Sich in die Situation eines Kindes mit einer Beeinträchtigung hineinzuversetzen, darum soll es in dem Projekt gehen, erklärt Kita-Leitung Sibylle Haberland. Ob es sich um Sehbehinderung, Taubheit, körperliche Einschränkungen oder Reizüberflutung handelt – durch verschiedene Workshops, die sich über fünf Blöcke erstrecken, soll deutlich gemacht werden, wie Kita-Kinder am Pestalozziweg ihren Alltag erleben. „Wir möchten verstehen, was es für das betroffene Kind, aber auch für die Eltern und die Erzieher bedeutet, eine Beeinträchtigung zu haben. Jeder ist eingeladen, daran teilzunehmen, um es selbst zu erfahren“, erklärt Haberland. Bei der Ausbildung zum Erzieher werde zu wenig über Inklusion und den Umgang gesprochen – oftmals werden Erzieher erst in der Kita mit diesem Thema konfrontiert.
Durch das Projekt soll „Schubladendenken“ im Kita-Alltag abgebaut werden. „Wenn ein Kind beim Essen nicht stillsitzen kann, wird oft sofort auf Erziehungsprobleme geschlossen. Dabei gibt es oft viel mehr zu berücksichtigen.
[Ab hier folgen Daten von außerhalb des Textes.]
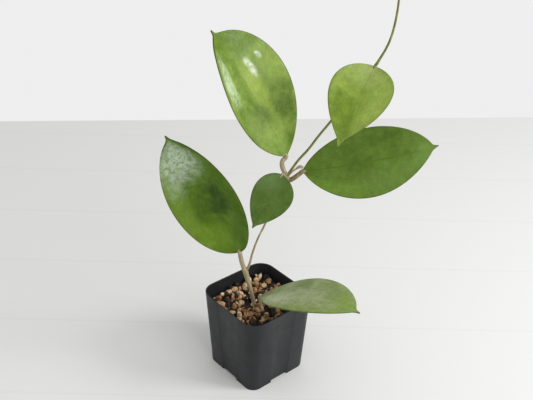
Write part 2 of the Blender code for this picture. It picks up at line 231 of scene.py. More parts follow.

Nicht jede Behinderung kann man sehen“, weiß Haberland. Zusätzlich geht es darum, den Erziehern einfache Methoden beizubringen, um den Kita-Alltag mit beeinträchtigten Kindern einfacher, aber dennoch inklusiver zu gestalten. „Es gibt nicht nur eine richtige Methode. Jedes Kind ist individuell“, betont Christian Becker, Vorsitzende des Fördervereins der Kita Wundertüte.
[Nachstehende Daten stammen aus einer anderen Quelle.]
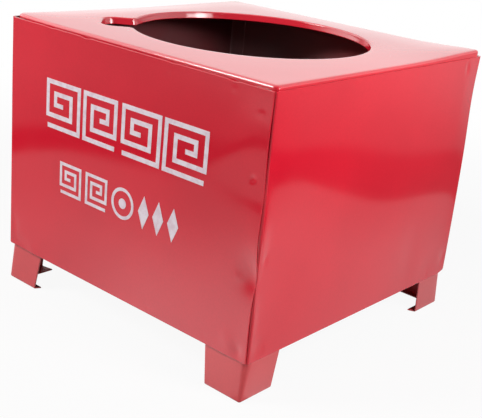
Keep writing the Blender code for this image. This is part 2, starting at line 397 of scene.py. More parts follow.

Das Gefühl der Machtlosigkeit
Gleichzeitig sollen Eltern mehr Mut bekommen, offen über die Diagnose ihres Kindes zu reden. Oft sei dies noch ein Tabu-Thema oder werde nicht akzeptiert. Daher hätten viele Kinder noch keine offizielle Diagnose erhalten, obwohl eine dringende Therapie notwendig sei. „Die Eltern zögern oft, bei der Anmeldung an der Kita die Diagnose ihres Kindes anzugeben, aus Angst, keinen Kita-Platz zu bekommen“, sagt Haberland aus Erfahrung. Diese Situation belaste nicht nur das Kind, sondern auch das Kita-Personal, das mit der inoffiziellen Diagnose umgehen muss. „Manchmal fühlen wir uns machtlos in dieser Situation“, fügt sie hinzu.
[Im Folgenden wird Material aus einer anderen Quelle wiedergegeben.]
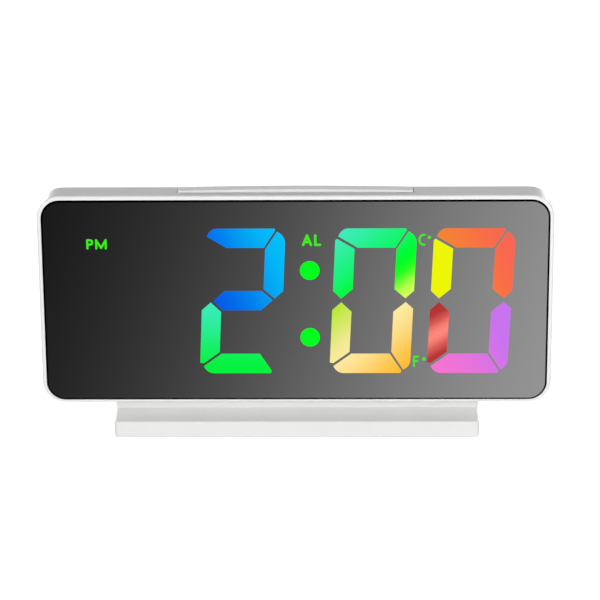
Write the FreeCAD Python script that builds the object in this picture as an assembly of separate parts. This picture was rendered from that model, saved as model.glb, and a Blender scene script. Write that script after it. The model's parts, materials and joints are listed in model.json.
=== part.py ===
import FreeCAD, Part
import math
import os
from FreeCAD import Placement, Rotation, Vector

# Digital desk clock: a leaning mirror-faced head on a flat foot.
# Lengths are in millimetres and angles in degrees.
# The head is drawn upright in its own frame, then leaned back on the foot as one:
# X is to the viewer's right, Y is the depth behind the rim's front,
# and Z is the height above the head's lower edge.

# Head
head_width = 180.0
head_height = 75.85
head_corner = 8.0
head_depth = 12.7
head_lean = 8.0
head_gap = 5.65
head_setback = 4.35

# Rim and its ledge for the mirror
rim_width = 1.38
rim_foot_width = 1.03
rim_depth = 0.9
rim_round = 0.75
ledge_thickness = 1.35
ledge_reach = 4.4
skirt_thickness = 1.2
skirt_depth = 3.0
frame_post_radius = 2.4
frame_post_length = 5.6
frame_post_inset = 6.0
frame_post_drop = 7.2

# Mirror
mirror_thickness = 2.0
mirror_recess = 0.15
mirror_gap = 0.15
tape_thickness = 0.5
tape_width = 2.2

# Rear cover
cover_wall = 1.6
cover_lap = 0.6
joint_gap = 0.15
cover_edge_round = 0.4
hump_top_drop = 12.2
hump_corner = 6.0
hump_edge_round = 2.5

# Digits
digit_count = 4
digit_slant = 0.045
digit_left_gap = 15.19
tens_gap = 4.3
colon_gap = 17.3
digit_gap = 5.78
digit_right_gap = 5.35
digit_foot_gap = 5.66
digit_top_gap = 2.86
colon_step = 9.43
colon_foot_step = 13.44
colon_top_step = 15.34
colon_radius = 3.52
bar_corner = 3.9

# Small lit marks
mark_height = 4.38
afternoon_mark_height = 3.88
mark_spacing = 0.5
alarm_mark_stroke = 1.0
afternoon_mark_stroke = 0.88
scale_mark_stroke = 0.8
mark_dot_radius = 0.66
mark_dot_offset = 3.9
mark_dot_drop = 1.3
afternoon_mark_step = 7.98
afternoon_mark_drop = 10.44
alarm_mark_step = 2.71
alarm_mark_drop = 9.37
upper_scale_step = 1.4
upper_scale_drop = 9.28
lower_scale_step = 0.17
lower_scale_rise = 7.87

# Reflector and its lit bars
reflector_side_step = 9.0
reflector_low = 5.15
reflector_top_step = 8.8
reflector_front_gap = 0.3
reflector_depth = 5.75
bar_thickness = 1.8
tab_reach = 5.6
tab_thickness = 1.2
tab_foot_step = 12.5
tab_top_step = 9.4
led_length = 2.0
led_width = 1.25
led_height = 0.8

# Display board
board_thickness = 1.6
board_top_step = 5.0
board_screw_inset = 1.8
board_screw_foot_step = 2.5
board_screw_top_step = 2.4
press_pad_radius = 1.6
press_pad_foot_step = 8.5
press_pad_top_step = 9.4
driver_inset = 18.0
driver_foot_step = 22.5
driver_pitch = 20.0

# Snooze bar
bar_width = 82.0
bar_front = 4.7
bar_depth = 5.6
bar_rise = 0.73
bar_crown = 0.45
bar_fall = 0.07
bar_foot_drop = 3.7
bar_wall = 1.2
bar_flange_reach = 2.5
bar_flange_thickness = 1.0
bar_flange_gap = 0.4
bar_edge_round = 0.45
slot_gap = 0.3
ramp_rise = 0.12
ramp_crown = 0.1
ramp_lead_crown = 0.02
snooze_switch_x = 25.0
snooze_switch_width = 4.6
snooze_switch_depth = 3.0
snooze_switch_height = 3.5
snooze_plunger_radius = 0.8
snooze_plunger_length = 1.6
snooze_post_radius = 1.3
snooze_travel = 0.8

# Battery box, its cells and door
cell_length = 44.5
cell_radius = 5.25
cell_gap = 1.0
cell_nub_radius = 1.9
cell_nub_length = 0.9
cell_edge_round = 0.6
spring_room = 6.1
bay_drop = 26.0
bay_side_gap = 0.75
bay_wall = 1.2
bay_floor = 1.2
bay_step = 0.3
cell_seat_gap = 0.15
plate_thickness = 0.4
plate_width = 8.0
spring_outer_radius = 3.4
spring_tip_radius = 2.2
door_side_overlap = 2.7
door_top_overlap = 1.8
door_foot_overlap = 3.6
door_thickness = 1.5
door_gap = 0.3
door_seat_gap = 0.15
door_ledge = 1.6
door_ledge_margin = 1.6
door_tab_width = 6.0
door_tab_x = 15.0
door_tab_thickness = 0.5
door_tab_reach = 1.9
door_tab_neck = 1.0
door_tab_slack = 0.4
door_notch_width = 14.0
door_notch_depth = 0.6
door_notch_height = 2.2
door_rib_count = 5
door_rib_pitch = 1.8
door_rib_width = 0.7
door_rib_length = 16.0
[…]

„Impulse müssen jetzt gesetzt werden – wir wollen nicht länger warten“, betont Natalie Becker, Kita-Fachberaterin für Inklusion, Kinderschutz und Projektmanagement bei der AWO. Bürgermeister Michael Brosch, der die Schirmherrschaft für das Projekt übernimmt, sowie die Verwaltung unter der Leitung von Kai Hellmann unterstützen dieses Vorhaben. Die Organisatoren haben bereits einen kleinen Einblick in das gegeben, was die Interessierten erwartet: Brillen, die verschiedene Augenkrankheiten simulieren, sollen dabei helfen, sich in die Lage eines Kindes mit solchen Beeinträchtigungen zu versetzen.
Von der Sehbehinderung bis hin zur Taubheit
Jeder Block thematisiert und simuliert eine Behinderung. Alle Termine können ab 9.30 Uhr durchgeführt werden. Das bietet die Kita Wundertüte an:
- Block 1: „Sehbehinderung/ Sehstörung … spürbar machen“ (vom 8. bis zum 16. April)
- Block 2: „Reizüberflutung / Reizdifferenzierungsstörung / geistige Behinderung … spürbar machen“(22. bis zum 30. April)
- Block 3: „Beeinträchtigung des Gehöres / Taubheit … spürbar machen“ (6. bis zum 15. Mai)
- Block 4: „Körperliche Beeinträchtigung / Behinderung … spürbar machen“ (21. Mai bis zum 28. Mai)
- Block 5: „Sprachbeeinträchtigung / Sprachbehinderung / mangelnde Sprachkenntnisse … spürbar machen“ (3. bis zum 11. Juni)
Der 15. Juni bildet den Abschluss des Projekts. Ab 11 Uhr können unterschiedliche Selbsterfahrungen in allen Bereichen im kleinen Rahmen gemacht werden. Ab 15 Uhr besteht dann die Möglichkeit zum Erfahrungsaustausch und zu Gesprächen im „World Café“.